Wednesday, February 28, 2007


Sometimes it is about cleaning house.... getting rid of the things that clutter our existance. Sometimes it is about eliminating the excess and cutting out those things we love to love too much. Sometimes it is about simplifying the focus of our heart. Sometimes it is about discipline and sometimes freedom. Sometimes it just is. It is all of these things at one time or another. It has become one of my favorite seasons of the year. It is a time when I feel the most raw, the most basic, the most pure. It refreshes me and gives me strength. How odd that the abstaining from things that enrich life serves to bring us into a more full life.
The foolishness of God, I suppose.

Tuesday, February 13, 2007

Punk Rock

I like punk rock. Still. I am 30 years old and have been a part of this culture for more than half of my life. It has brought me a lot of grief over the years and has provided a lot of fuel for some of my more negative actions in life, but I still find myself intimately identified with many of the key, foundational principles that punk rock has taught me. My values, while evolved and matured, still reflect the counter cultural basis that punk rock screams out.
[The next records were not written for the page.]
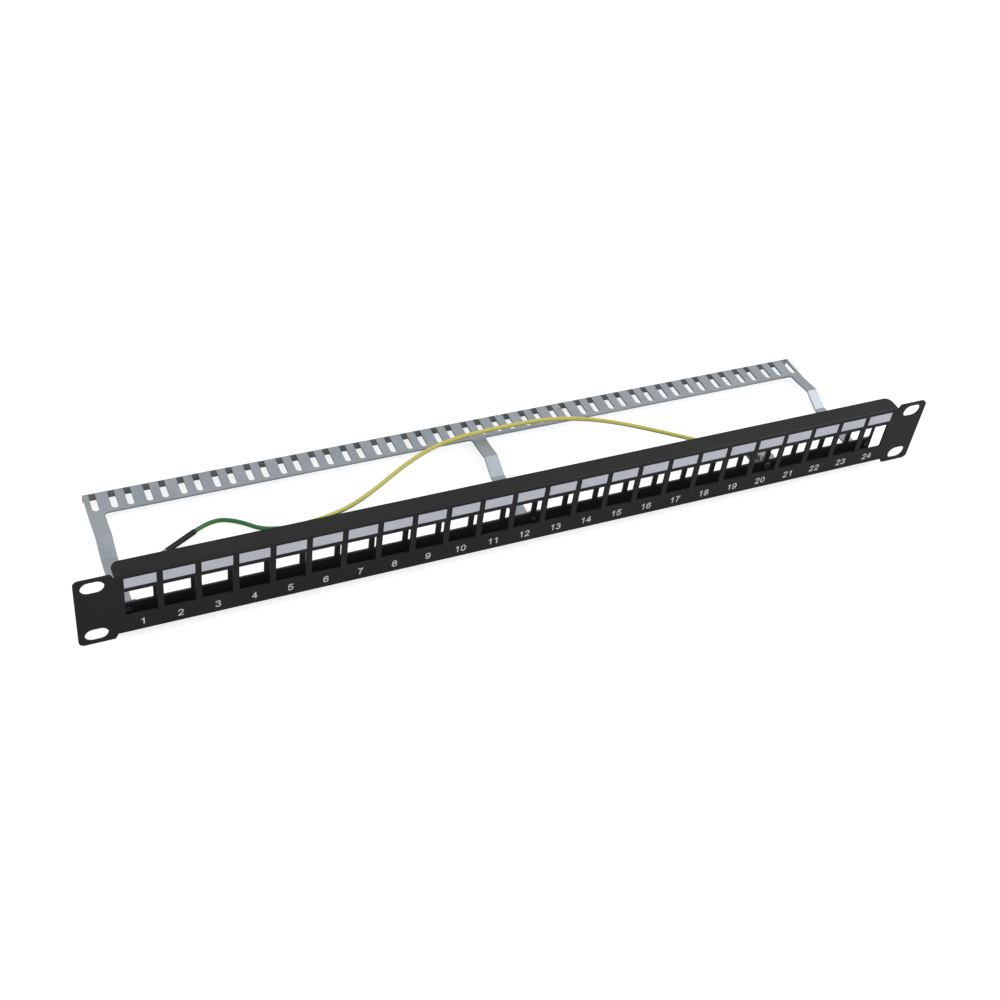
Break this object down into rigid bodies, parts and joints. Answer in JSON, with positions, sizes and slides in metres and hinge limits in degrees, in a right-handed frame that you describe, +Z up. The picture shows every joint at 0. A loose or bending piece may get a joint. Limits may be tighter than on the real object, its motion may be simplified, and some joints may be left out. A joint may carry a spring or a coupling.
{
  "type": "patch panel",
  "caption": "Black folded-steel rack patch panel with a row of keystone openings, label fields, a slotted rear cable bar on bent arms and a yellow-green earth wire.",
  "frame": {"origin": "centre of the rack slot pattern, on the rear face of the mounting ears", "axes": "+X along the panel to the right seen from the front, +Y to the rear, +Z up"},
  "size_m": [0.4826, 0.101, 0.0457],
  "materials": {
    "black_paint": "fine satin powder coat",
    "label_field": "satin write-on film",
    "zinc_plate": "bright zinc plating",
    "tinned_copper": "bright tin",
    "black_sleeve": "shrunk tube",
    "wire_cover": "satin PVC, yellow and green halves"
  },
  "bodies": {
    "panel": {"front_panel": "black_paint", "rear_frame": "black_paint", "cable_bar": "zinc_plate", "bar_screws": "zinc_plate", "earth_bracket": "zinc_plate", "earth_rivet": "zinc_plate", "earth_washer": "zinc_plate", "earth_screw": "zinc_plate", "earth_lug": "tinned_copper", "earth_sleeve": "black_sleeve", "earth_wire": "wire_cover", "free_sleeve": "black_sleeve", "free_lug": "tinned_copper", "label_01": "label_field", "label_02": "label_field", "label_03": "label_field", "label_04": "label_field", "label_05": "label_field", "label_06": "label_field", "label_07": "label_field", "label_08": "label_field", "label_09": "label_field", "label_10": "label_field", "label_11": "label_field", "label_12": "label_field", "label_13": "label_field", "label_14": "label_field", "label_15": "label_field", "label_16": "label_field", "label_17": "label_field", "label_18": "label_field", "label_19": "label_field", "label_20": "label_field", "label_21": "label_field", "label_22": "label_field", "label_23": "label_field", "label_24": "label_field"}
  },
  "joints": []
}
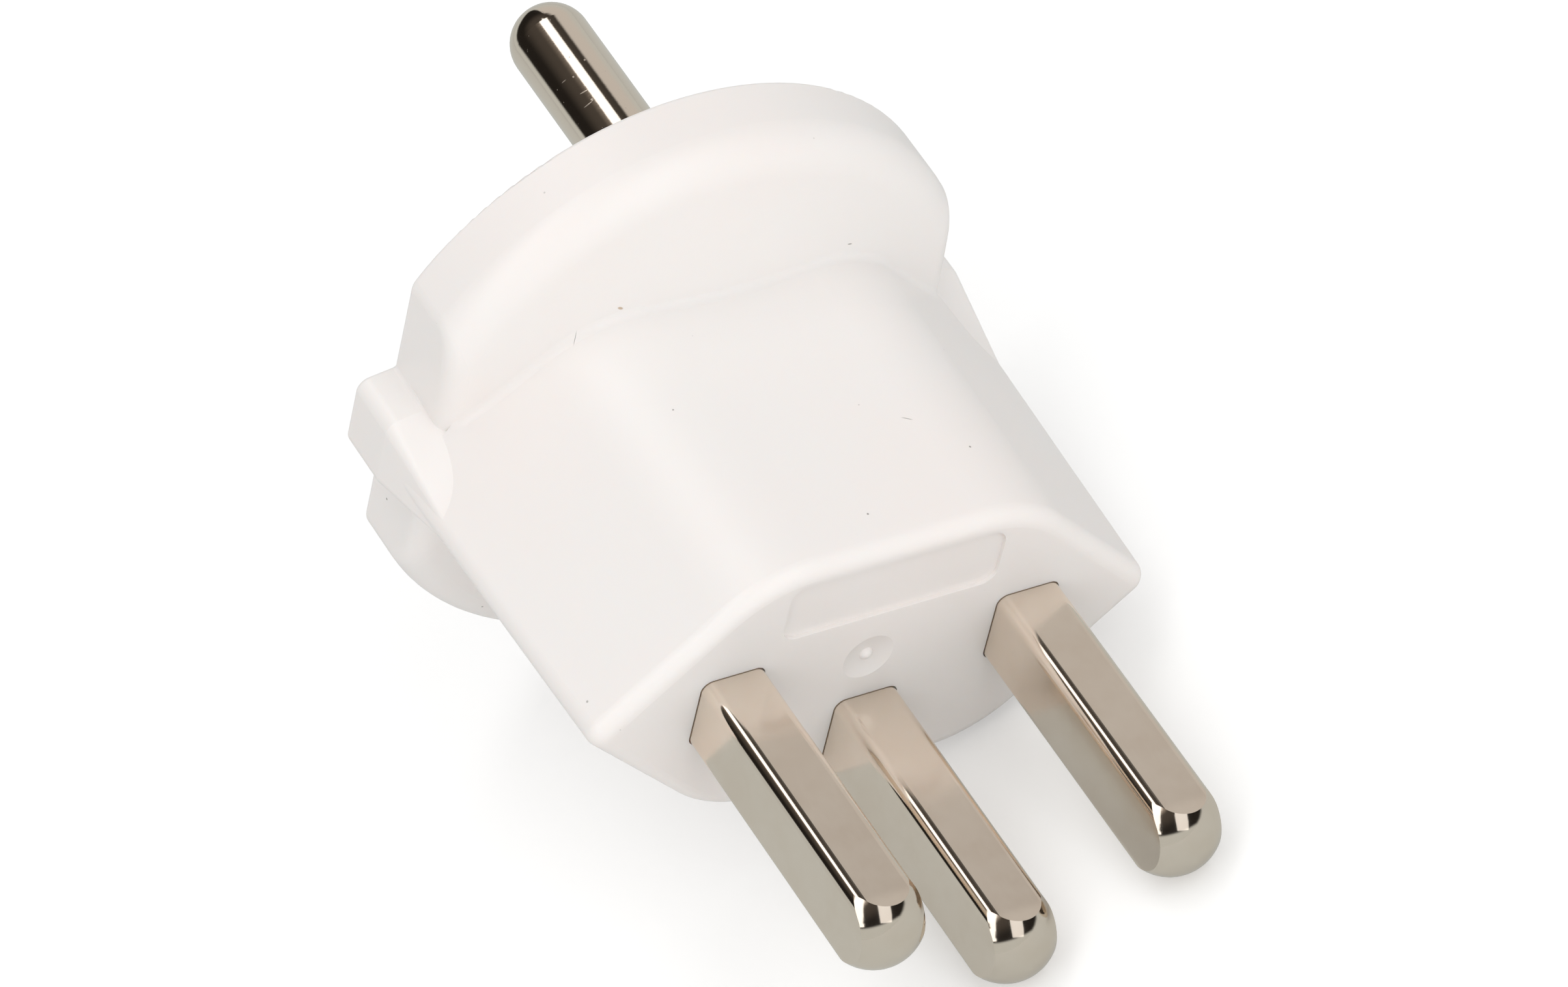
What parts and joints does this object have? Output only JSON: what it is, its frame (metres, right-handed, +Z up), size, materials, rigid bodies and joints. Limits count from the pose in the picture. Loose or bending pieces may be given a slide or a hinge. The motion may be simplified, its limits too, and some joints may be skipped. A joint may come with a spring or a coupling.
{
  "type": "plug adapter",
  "caption": "Mains plug adapter with a six-sided body, flat plug pins on one side and a round socket face with an earth pin on the other.",
  "frame": {"origin": "centre of the part's box, on the surface it lies on", "axes": "+Z up; the adapter lies on its side, with its axis mostly along Y: the socket side and the round earth pin towards +Y and a little up, the flat pins towards -Y"},
  "size_m": [0.0376, 0.0594, 0.0371],
  "materials": {
    "housing_plastic": "semi-gloss moulded, warm white",
    "cover_plastic": "semi-gloss moulded, warm white",
    "inner_plastic": "matt moulded, natural",
    "flat_pin_metal": "satin nickel plating",
    "round_pin_metal": "bright nickel plating",
    "contact_brass": "bare turned brass",
    "spring_steel": "drawn wire",
    "screw_steel": "zinc plated"
  },
  "bodies": {
    "root": {"housing": "housing_plastic", "contact_cover": "cover_plastic", "contact_separator": "inner_plastic", "line_pin": "flat_pin_metal", "neutral_pin": "flat_pin_metal", "earth_pin": "flat_pin_metal", "round_earth_pin": "round_pin_metal", "line_contact_sleeve": "contact_brass", "neutral_contact_sleeve": "contact_brass", "line_sleeve_spring": "spring_steel", "neutral_sleeve_spring": "spring_steel", "earth_bridge": "contact_brass", "pin_screws": "screw_steel", "pin_spring_washers": "spring_steel", "cover_screw": "screw_steel"}
  },
  "joints": []
}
Take for instance the freedom of expression that is inherent in the culture. Diversity and uniqueness is celebrated and encouraged. While there are cookie cutter punks, the culture itself is made up of numerous subcultures and factions that all make up one collective whole. There are your anarchists, socialists, right wingers, hyper liberals, artists, musicians, straight edgers, drunk punks, skins, gutter punks, skatepunks, pop punks,vegan punks etc..... All of them fit into under the umbrella of the "scene." There is room for them all. Growing up in the Texas Panhandle really reinforced this concept to me. Everyone hung out together because we had nothing else, no one else. We might be into different things, however we were all outcasts to a certain degree and found community in our own unique freedoms of expression.... even if we identified ourselves and punk rock or something else. It was all subculture.
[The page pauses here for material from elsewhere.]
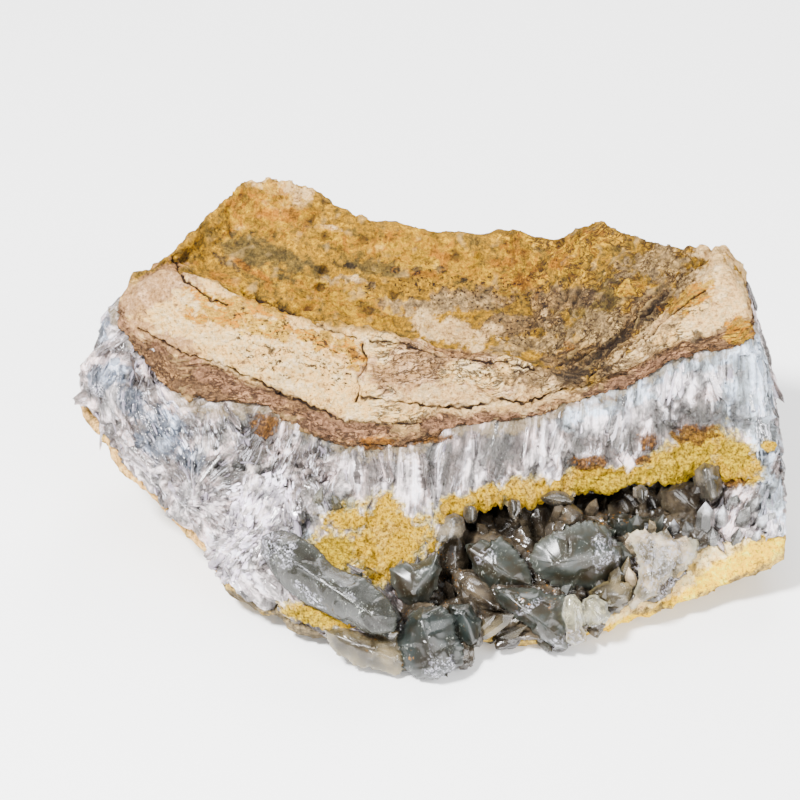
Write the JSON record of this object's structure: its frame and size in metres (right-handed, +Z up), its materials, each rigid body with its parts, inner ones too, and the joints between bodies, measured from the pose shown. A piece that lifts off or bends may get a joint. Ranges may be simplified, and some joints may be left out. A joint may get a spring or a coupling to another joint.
{
  "type": "rough celestite specimen",
  "caption": "Broken piece of a crystal-lined vein: dished tan rock over a pale fibrous celestite band, with a crystal-filled hollow in front and a yellow skin beneath.",
  "frame": {"origin": "on the flat face it rests on, near the middle of that face", "axes": "+X to the right along its length, -Y towards the broken front with the hollow, +Z up"},
  "size_m": [0.1532, 0.1034, 0.0666],
  "materials": {
    "tan_rock": "rough and granular",
    "pale_celestite": "satin, slightly see-through",
    "smoky_crystal": "glossy, partly see-through",
    "yellow_rind": "rough and granular"
  },
  "bodies": {
    "root": {"host_rock": "tan_rock", "celestite": "pale_celestite", "cavity_crystals": "smoky_crystal", "rind": "yellow_rind"}
  },
  "joints": []
}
This one aspect, and there are many others beside this one, has probably been one of the most important lessons I have taken from the scene. Not because of how I See me, but because of how it has helped me see others. I can appreciate and value the uniqueness of others more fully because I was nurtured in a culture that placed value upon this trait. I think that this has made me able to be more fully Christian. I don't come from a sheltered culture where "different" is to be feared and therefore can be free to see people radically different from me as they are. Unique, individual, created in the image of God and full of value. Fear does not allow us to see people this way. Fear makes us defensive and often hostile.

In addition, the concept of community has been strengthened through the punk rock scene. We were not all the same, but all found common enough ground to be somewhat unified. Sure, there was more than enough drama, but somehow we all retained a sense of community that has lasted over a decade. It is the secular expression of "one body made up of many different and specific parts" No cookie cutter people. No common political view. Just a commonality that supersedes the one.

My wife and I get this. We love it. We wish the Church could be a little more punk rock.

Wednesday, February 07, 2007

Against Knowledge

Not knowledge in general, only the desire to always know.... always figure it out.... always have the answer. This is the fundamentalist's strength and weakness.
I am just amazed right now bt the immensity and transcendence of God. A being beyond knowledge and understanding. A God that is infinitely larger than our most grand aspirations of understanding. What a great thing it is to be in communion, in relationship with the Creator of all things. What a maddening thing to try and put this into a formula. He is completely incapable of fitting into any box or system we creat to understand His ways.
God is not rational. God is not logical. He functions in these forms when the purpose suits Him, but He is not bound to them. He is the creator of logic and rationalism, but how can a creator be bound by the created? Can we then create a formula to predict the actions of such a thing as this? Can we say He "always does this" or "always does that?" Weather forcasters in the Panhandle of Texas have better odds of being spot on than we who would aspire to fit our God into a pattern of behavior.
Things are not always literal, nor are they always allegorical, but the Word of God contains both. Harmoniously. Is our concept of God big enough to handle that? Or do we aspire to make the illogical logical? The irrational rational? The Spirit within compels us towards truth, a divine truth not based on our finite understanding. This mystical truth revealed through Christ is the current that underlies all truth in the Word.
Does the fundamentalist understand this? It does not seem so. Their never ending search to explain everything seems to keep them bound in theology based on a false sense of security in their own knowledge. God bless em' and Lord help us.

We may not understand. We will not understand. But we will recognize and believe if we are free.